Une pinède odorante, des chênes, quelques eucalyptus, des thuyas, des genévriers, quelques plants de romarin, autour du sanctuaire, rappellent les senteurs d’antan, le jour de la fête du mineur, la Sainte Barbe, lorsque les ouvriers musulmans organisaient une grande cérémonie d’agapes et de recueillement sur le site, alors que leurs camarades européens, tous plus ou moins chefs, célébraient la fête avec des jeux plus païens, au cercle des ingénieurs, à la maison du mineur ou encore dans les divers lieux de divertissement de la Cité européenne.
Sept heures. Retour vers la cuvette. La Cité marocaine. Dont il ne reste plus que des décombres, des gravats et de la poussière. «C’est comme à Jénine», me dit mon compagnon, un peu amer. La cité de la honte, là où on parquait les ouvriers de base, une trentaine de mètres carrés, pour chaque famille, nombreuse dans la plupart des cas, deux pièces sans aucune issue d’aération. Un glacier pendant l’hiver et une fournaise pendant l’été. Précaire, la Cité est tombée en lambeaux.

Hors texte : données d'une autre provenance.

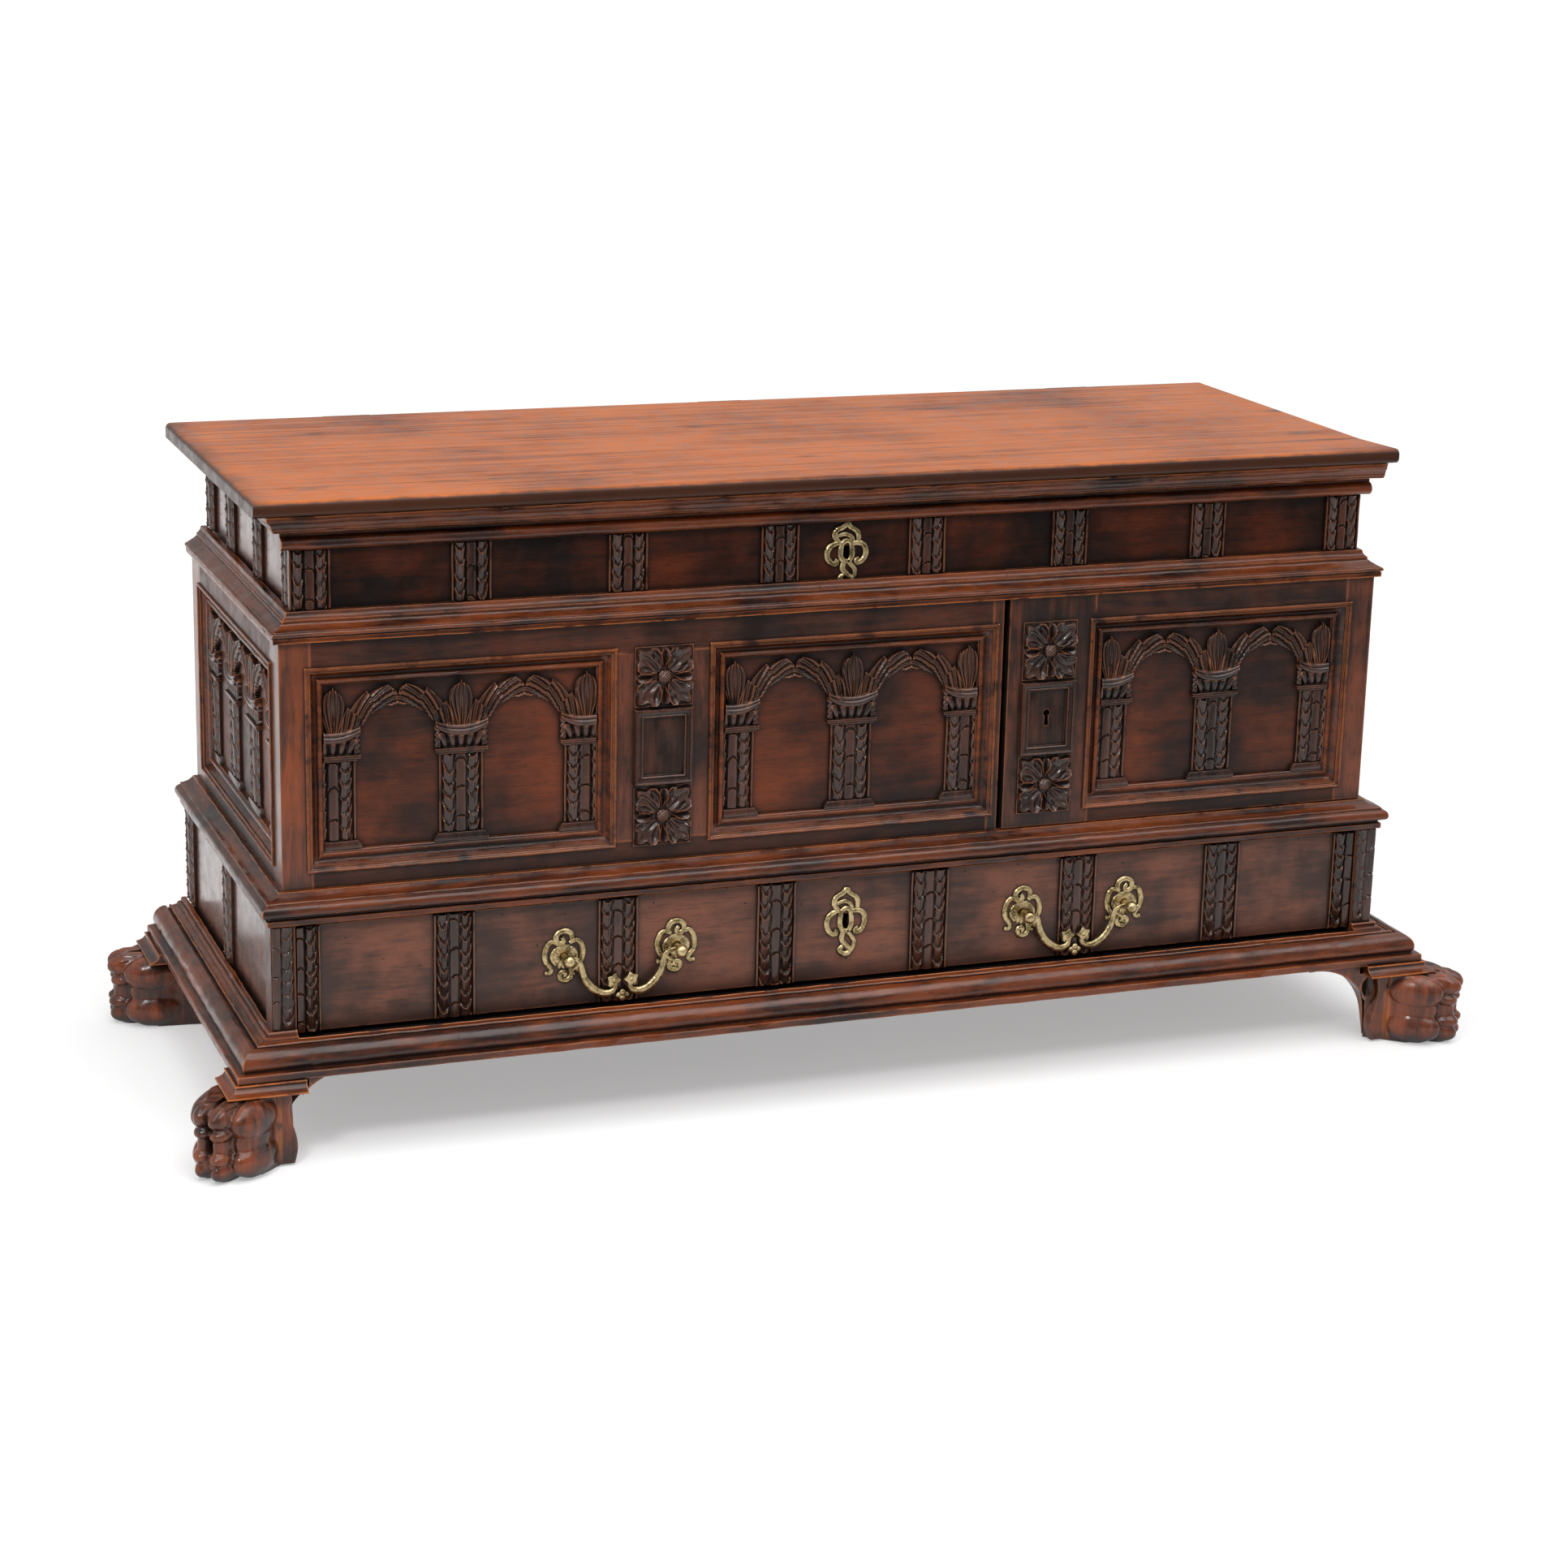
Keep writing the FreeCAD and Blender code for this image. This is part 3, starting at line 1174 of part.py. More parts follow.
# Door: stiles, rails, panel, moulding, arcade, plaques and lock.
door_front = front - s.door_proud
door_back = door_front + s.door_thick
door_low = body_z + s.door_clear
door_top = waist_z - s.door_clear
door_inner_left = door_panel_x - door_panel_wide / 2 + s.lip
door_inner_right = door_panel_x + door_panel_wide / 2 - s.lip
door_panel = panel_box("door_panel_board", door_panel_x, door_panel_wide, s.door_proud)
door_key_x = (door_left + door_inner_left - s.lip) / 2
door_slot = keyhole("door_key_slot", door_key_x, door_front - s.overrun * 3,
                    door_back + s.overrun, panel_mid_z)
node("door_stiles", [cut("door_lock_stile_cut", box(
    "door_lock_stile_block", (door_left, door_inner_left), (door_front, door_back),
    (door_low, door_top)), [door_panel, door_slot]), cut("door_hanging_stile_cut", box(
    "door_hanging_stile_block", (door_inner_right, half), (door_front, door_back),
    (door_low, door_top)), [door_panel])])
node("door_rails", [
    cut("door_top_rail", box("door_top_block", (door_inner_left, door_inner_right),
                             (door_front, door_back), (top_rail_low, door_top)), [door_panel]),
    cut("door_low_rail", box("door_low_block", (door_inner_left, door_inner_right),
                             (door_front, door_back), (door_low, low_rail_top)),
        [door_panel])])
node("door_panel", [door_panel])
node("door_panel_moulding", [group("door_mould_set", panel_moulding(
    "door_mould", door_panel_wide, s.panel_high), door_panel_x, door_front, panel_mid_z)])
node("door_arcade", [group("door_arcade_set", arcade(
    "door_arcade", door_panel_wide - s.mould_wide * 2, 2), door_panel_x,
    door_front + s.panel_sunk, sight_z)])
placed = [group("door_plaque_%d" % number, [plaque], door_key_x, door_front, panel_z)
          for number, plaque in enumerate(plaques)]
placed[1] = cut("door_tablet_keyed", placed[1], [door_slot])
node("door_plaques", placed)
door_case_x = jamb_x + s.stop_wide + s.staple_clear + s.lock_wide / 2
door_exit = box("door_lock_exit", (door_case_x - s.lock_wide / 2 - s.overrun,
                                   door_case_x - s.lock_wide / 2 + s.lock_wall + s.overrun),
                (bolt_y - s.bolt_clear, bolt_y + s.bolt_thick + s.bolt_clear),
                (bolt_z - s.bolt_high / 2 - s.bolt_clear,
                 bolt_z + s.bolt_high / 2 + s.bolt_clear))
node("door_lock_case", [
    lock_case("door_lock", door_case_x, door_back,
              (panel_mid_z - s.lock_high / 2, panel_mid_z + s.lock_high / 2), [door_exit]),
    lock_spring("door_lock_spring", (door_case_x - s.lock_wide / 2 + s.lock_wall,
                                     door_case_x + s.lock_wide / 2 - s.lock_wall),
                bolt_y + s.bolt_thick, door_back, bolt_z)])
door_bolt_left = door_case_x - s.lock_wide / 2
node("door_bolt", [box("door_bolt_bar", (door_bolt_left, door_bolt_left + s.bolt_wide),
                       (bolt_y, bolt_y + s.bolt_thick),
                       (bolt_z - s.bolt_high / 2, bolt_z + s.bolt_high / 2))])
door_hinge_y = (door_back + behind) / 2
door_fixed, door_moving, door_pin = hinge("door_hinge", s.hinge_wide, s.door_hinge_leaf,
                                          s.door_thick * 0.7)


def stand_up(name, pieces, z):
    """A hinge turned upright on the right-hand side, fixed leaf towards the back."""
    upright = group(name + "_up", pieces, turn=90, axis=(0, 1, 0))
    return group(name, [upright], half, door_hinge_y, z, -90)


hinge_low = door_low + s.door_hinge_inset
hinge_high = door_top - s.door_hinge_inset
node("door_hinge_leaves_fixed", [stand_up("door_hinge_low", [door_fixed, door_pin], hinge_low),
                                 stand_up("door_hinge_high", [door_fixed, door_pin],
                                          hinge_high)])
node("door_hinge_leaves_moving", [stand_up("door_leaf_low", [door_moving], hinge_low),
                                  stand_up("door_leaf_high", [door_moving], hinge_high)])

# Drawer.
face_y = front - s.base_out + s.drawer_face_in
box_y = face_y + s.drawer_front_thick
drawer_half = post_in - s.drawer_side_clear
drawer_key = keyhole("drawer_key_slot", key_x, face_y - s.overrun, box_y + s.overrun,
                     drawer_key_z)
handle_z = drawer_z + s.handle_level
post_holes = []
for side in (-1, 1):
    for end in (-1, 1):
        x = handle_x * side + s.bore_apart / 2 * end
        post_holes.append(rod("post_hole_%d_%d" % (side + 1, end + 1), "Y", s.post_radius,
                              s.drawer_front_thick + s.overrun * 2, x, face_y - s.overrun,
                              handle_z))
drawer_board = box("drawer_front_block", (-drawer_half, drawer_half), (face_y, box_y),
                   (drawer_z, drawer_z + s.drawer_front_high))
node("drawer_front", [cut("drawer_front_cut", drawer_board, [drawer_key] + post_holes)])
side_x = drawer_half - s.drawer_box_in
box_end = box_y + s.drawer_box_deep
box_top = drawer_z + s.drawer_box_high
drawer_side = box("drawer_side", (-side_x, s.drawer_wall - side_x), (box_y, box_end),
                  (drawer_z, box_top))
inner_x = side_x - s.drawer_wall
bottom_z = drawer_z + s.drawer_bottom_rise
node("drawer_box_sides", [drawer_side, mirrored("drawer_side_right", drawer_side),
                          box("drawer_back", (-inner_x, inner_x),
                              (box_end - s.drawer_wall, box_end),
                              (bottom_z + s.drawer_bottom_thick, box_top))])
node("drawer_bottom", [box("drawer_bottom_board", (-inner_x, inner_x), (box_y, box_end),
                           (bottom_z, bottom_z + s.drawer_bottom_thick))])
front_strip = reeded_strip("drawer_front_strip", s.drawer_strip_wide, s.drawer_front_high)
half_strip = reeded_strip("drawer_half_strip", s.half_strip_wide, s.drawer_front_high, 2)
drawer_strips = []
last_x = drawer_half - s.half_strip_wide / 2
for side in (-1, 1):
    drawer_strips.append(group("half_strip_%d" % (side + 1), [half_strip], last_x * side,
                               face_y, drawer_z))
for number in range(6):
    place = (number - 2.5) * 2 / 7
    drawer_strips.append(group("drawer_strip_at_%d" % number, [front_strip],
                               (drawer_half + s.half_strip_wide / 2) * place, face_y,
                               drawer_z))
node("drawer_pilasters", drawer_strips)
drawer_case_top = drawer_z + s.drawer_front_high - s.bolt_clear
drawer_exit = box("drawer_lock_exit", (key_x - s.bolt_wide / 2 - s.bolt_clear,
                                       key_x + s.bolt_wide / 2 + s.bolt_clear),
                  (drawer_bolt_y - s.bolt_clear, drawer_bolt_y + s.bolt_thick + s.bolt_clear),
                  (drawer_case_top - s.overrun, drawer_case_top + s.overrun))
node("drawer_lock_case", [
    lock_case("drawer_lock", key_x, box_y,
              (drawer_case_top - s.drawer_lock_high, drawer_case_top), [drawer_exit]),
    lock_spring("drawer_lock_spring", (key_x - s.lock_wide / 2 + s.lock_wall,
                                       key_x + s.lock_wide / 2 - s.lock_wall),
                drawer_bolt_y + s.bolt_thick, box_y,
                drawer_case_top - s.bolt_wide * 0.6)])
node("drawer_bolt", [box("drawer_bolt_bar", (key_x - s.bolt_wide / 2,
                                             key_x + s.bolt_wide / 2),
                         (drawer_bolt_y, drawer_bolt_y + s.bolt_thick),
                         (drawer_case_top - s.bolt_wide * 0.8, drawer_case_top))])


# Brasses: pierced plates, posts with knobs, and the hanging bails.
def brass_plate(name, wide, high, kind, tool=None):
    """A flat plate with a scrolled outline, its back on y = 0, its middle at the origin."""
    outline = []
    shares = OUTLINE_SHARES[kind]
    for across, up in shares:
        outline.append((wide / 2 * across, high / 2 * up))
    for across, up in shares[-2:0:-1]:
        outline.append((wide / 2 * -across, high / 2 * up))
    body = new_body(name)
    pad(body, sketch(body, name + "_outline", "XZ_Plane", outline, s.plate_thick / 2),
        s.plate_thick, True)
    tools = []
    for number, (across, up, radius) in enumerate(PIERCING_SHARES[kind]):
        for side in ((-1, 1) if across else (1,)):
            tools.append(rod("%s_hole_%d_%d" % (name, number, side + 1), "Y",
                             wide / 2 * radius, s.plate_thick * 4, wide / 2 * across * side,
                             s.plate_thick * -3, wide / 2 * up))
    return cut(name + "_pierced", body, tools + ([tool] if tool else []))


lid_plate_z = plate_low + s.lid_scutcheon_high / 2
plate_rise = s.key_high * 0.1
node("frieze_scutcheon", [group("frieze_plate", [brass_plate(
    "lid_scutcheon", s.lid_scutcheon_wide, s.lid_scutcheon_high, "scutcheon",
    keyhole("lid_plate_slot", 0, -s.overrun, s.overrun, lid_key_z - lid_plate_z))],
    key_x, board_y, lid_plate_z)])
node("drawer_scutcheon", [group("drawer_plate", [brass_plate(
    "drawer_scutcheon_plate", s.scutcheon_wide, s.scutcheon_high, "scutcheon",
    keyhole("drawer_plate_slot", 0, -s.overrun, s.overrun, -plate_rise))],
    key_x, face_y, drawer_key_z + plate_rise)])
rose_bore = rod("rose_bore", "Y", s.post_radius, s.plate_thick * 4, 0, s.plate_thick * -3, 0)
rose = brass_plate("rose", s.rose_wide, s.rose_high, "rose", rose_bore)
shank_back = s.drawer_front_thick + s.nut_thick
knob_post = fuse("knob_post", [
    rod("knob_shank", "Y", s.post_radius, s.knob_out + shank_back, 0, -s.knob_out, 0),
    ball("knob_head", s.knob_radius, 0, -s.knob_out, 0),
    rod("knob_nut", "Y", s.nut_radius, s.nut_thick, 0, s.drawer_front_thick, 0)])
post_left = cut("post_left", knob_post, [rod(
    "post_left_bore", "X", s.bail_bore, s.post_radius + s.overrun, -s.post_radius * 0.5,
    -s.post_eye_out, 0)])
post_right = mirrored("post_right", post_left)
roses = []
knobs = []
for side in (-1, 1):
    for end, post in ((-1, post_left), (1, post_right)):
        x = handle_x * side + s.bore_apart / 2 * end
        tag = "%d_%d" % (side + 1, end + 1)
        roses.append(group("rose_" + tag, [rose], x, face_y, handle_z))
        knobs.append(group("post_" + tag, [post], x, face_y, handle_z))
node("handle_backplates", roses)
node("handle_posts", knobs)


def rounded_path(points, radii):
    """Straight runs joined by tangent arcs."""
    edges = []
    start = points[0]
    for number in range(1, len(points) - 1):
        corner = points[number]
        before = (points[number - 1] - corner).normalize()
        after = (points[number + 1] - corner).normalize()
        opening = before.getAngle(after)
        back_off = radii[number - 1] / math.tan(opening / 2)
        first = corner + before * back_off
        last = corner + after * back_off
        middle = (before + after).normalize()
        centre = corner + middle * (radii[number - 1] / math.sin(opening / 2))
        edges.append(Part.LineSegment(start, first).toShape())
        edges.append(Part.Arc(first, centre - middle * radii[number - 1], last).toShape())
        start = last
    edges.append(Part.LineSegment(start, points[-1]).toShape())
    return Part.Wire(edges)


def bail(name):
    """A hanging handle about its pin line: pins, curved rod and twin leaves."""
    reach = s.bore_apart / 2
    arm_x = reach - s.post_radius - s.bail_gap
    spine = [(-arm_x.value, 0)]
    for across, down in BAIL_SHARES:
        spine.append((-reach.value * across, -s.bail_drop.value * down))
    points = [Vector(across, 0, up) for across, up in spine]
    points += [Vector(-point.x, 0, point.z) for point in points[-2::-1]]
    radii = [s.bail_bend.value * share for share in BAIL_BEND_SHARES]
    path = rounded_path(points, radii + radii[-2::-1])
    ring = Part.Wire([Part.makeCircle(s.bail_rod.value, points[0], Vector(1, 0, 0))])
    rod_shape = doc.addObject("Part::Feature", name + "_rod")
    rod_shape.Shape = path.makePipeShell([ring], True, False)
    parts = [rod_shape]
    for side in (-1, 1):
        start = -arm_x - s.post_radius - s.bail_gap if side < 0 else arm_x - s.bail_rod
        parts.append(rod("%s_pin_%d" % (name, side + 1), "X", s.bail_pin,
                         s.post_radius + s.bail_gap + s.bail_rod, start, 0, 0))
        leaf = doc.addObject("Part::Ellipsoid", "%s_leaf_%d" % (name, side + 1))
        bind(leaf, Radius1=s.leaf_long, Radius2=s.leaf_long * 0.55,
             Radius3=s.leaf_long * 0.3)
        parts.append(put(leaf, s.leaf_long * 0.95 * side, 0, s.leaf_long * 0.9 - s.bail_drop))
    bud = doc.addObject("Part::Ellipsoid", name + "_bud")
    bind(bud, Radius1=s.leaf_long * 0.5, Radius2=s.leaf_long * 0.6, Radius3=s.leaf_long * 0.3)
    parts.append(put(bud, 0, 0, -s.bail_drop))
    return fuse(name, parts)


bail_shape = bail("bail")
for side, label in ((-1, "left_bail"), (1, "right_bail")):
    node(label, [group(label + "_placed", [bail_shape], handle_x * side,
                       face_y - s.post_eye_out, handle_z)])


doc.recompute()
failed = [thing.Name for thing in doc.Objects
          if "Invalid" in thing.State or "Error" in thing.State]
if failed:
    raise RuntimeError("failed features: " + ", ".join(failed))
for label, whole in nodes.items():
    shape = whole.Shape
    if shape.isNull() or not shape.isValid() or not shape.Solids:
        raise RuntimeError("bad shape: " + label)
for label, whole in nodes.items():
    whole.Shape.exportStep("parts/%s.step" % label)
print(len(nodes), "nodes", sum(len(whole.Shape.Solids) for whole in nodes.values()), "solids")
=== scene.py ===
import math

import bmesh
import bpy
from mathutils import Matrix, Vector, noise


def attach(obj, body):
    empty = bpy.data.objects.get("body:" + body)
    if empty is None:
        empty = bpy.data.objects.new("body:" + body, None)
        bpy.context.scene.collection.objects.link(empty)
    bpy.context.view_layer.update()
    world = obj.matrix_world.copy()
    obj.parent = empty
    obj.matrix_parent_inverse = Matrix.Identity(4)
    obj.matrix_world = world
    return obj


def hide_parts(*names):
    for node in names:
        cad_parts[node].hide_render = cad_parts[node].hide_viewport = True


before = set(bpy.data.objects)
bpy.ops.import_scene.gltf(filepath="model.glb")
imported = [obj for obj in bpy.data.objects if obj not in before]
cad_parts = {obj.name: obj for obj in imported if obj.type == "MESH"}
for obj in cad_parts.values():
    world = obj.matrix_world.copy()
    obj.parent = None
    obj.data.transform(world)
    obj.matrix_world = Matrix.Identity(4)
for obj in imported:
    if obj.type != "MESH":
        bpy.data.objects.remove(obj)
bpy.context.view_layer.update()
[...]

Béances exposées au regard.
Huit heures. Un tour du côté du carreau. C’est l’ensemble des équipements et installations qui entouraient l’entrée du puits. Le plus visible, parce que l’un des derniers à rester actif jusqu’à la fin de la mine, est F5. Pour Fonds numéro cinq. L’ancienne lampisterie, les hangars qui faisaient office de dépôt de transit et de stockage des matériels, les anciennes douches, les bureaux de la maîtrise, les wagons de transport du personnel, les bennes de camions, tout est désossé, démembré et sans vie. Dans un silence de mort, la mine a rendu l’âme. Quelques monticules de poussière, de remblais, avec le scintillement caractéristique des cristaux d’anthracite demeurent en place comme buttes témoins d’un passé révolu.
Neuf heures. Dans les collines avoisinantes, des adolescents convoient des charrettes tirées par des ânes chétifs, transportant des sacs remplis de charbon extrait de fosses informelles creusées avec un équipement sommaire par de nouveaux forçats acculés à chercher leur pitance dans les tréfonds de la terre, acceptant tous les risques et sacrifices.
La mine officielle a fermé, mais l’exploitation artisanale, informelle, demeure au vu et au su de tout le monde. La centrale thermique de l’ONE, naguère client quasi-exclusif des Charbonnages, continue, par des moyens détournés de s’approvisionner pour une partie de ses besoins auprès d’intermédiaires locaux qui collectent du charbon auprès de pauvres hères qui risquent leur vie et leur santé tous les jours dans les galeries qu’ils ont creusées tout alentour, à mains nues.
Dix heures. Devant la centrale thermique, seul poumon encore en activité dans la ville. Des deux cheminées jumelles, des volutes bleues de fumée âcre s’élèvent vers le ciel et se déchirent en lambeaux au-dessus des têtes, des troupeaux chétifs et des arbrisseaux sales. Les yeux brûlent, les narines et la gorge sont irritées. C’est le soufre. Six fois les normes autorisées. Pour compenser le charbon extrait naguère localement l’ONE importe de la houille de Russie et d’Afrique du Sud. Mais aussi un résidu du pétrole importé des USA, dit-on. Il a pour triste nom : le «pet coke». Un vrai poison qui est en train de faire des ravages sur la santé des gens. «Après avoir perdu le droit de travailler, nous voilà en train de perdre le droit de respirer», me dit un ancien mineur, gravement atteint par la silicose.
Épilogue. Souvent le soir, ceux qu’on appelle désormais «les amis de Benhima», pour désigner les ex-mineurs qui ont bénéficié et fait les frais du plan de fermeture de la mine par Driss Benhima, vont dans les montagnes voisines, font un grand feu de bois et mettent en broche un chevreau, qu’ils appellent ironiquement «balala» pour imiter les bêlements du bouc en rut. Jusqu’au petit matin, ils se livrent au jeu de la nostalgie en chantant à l’unisson des airs très païens et licencieux.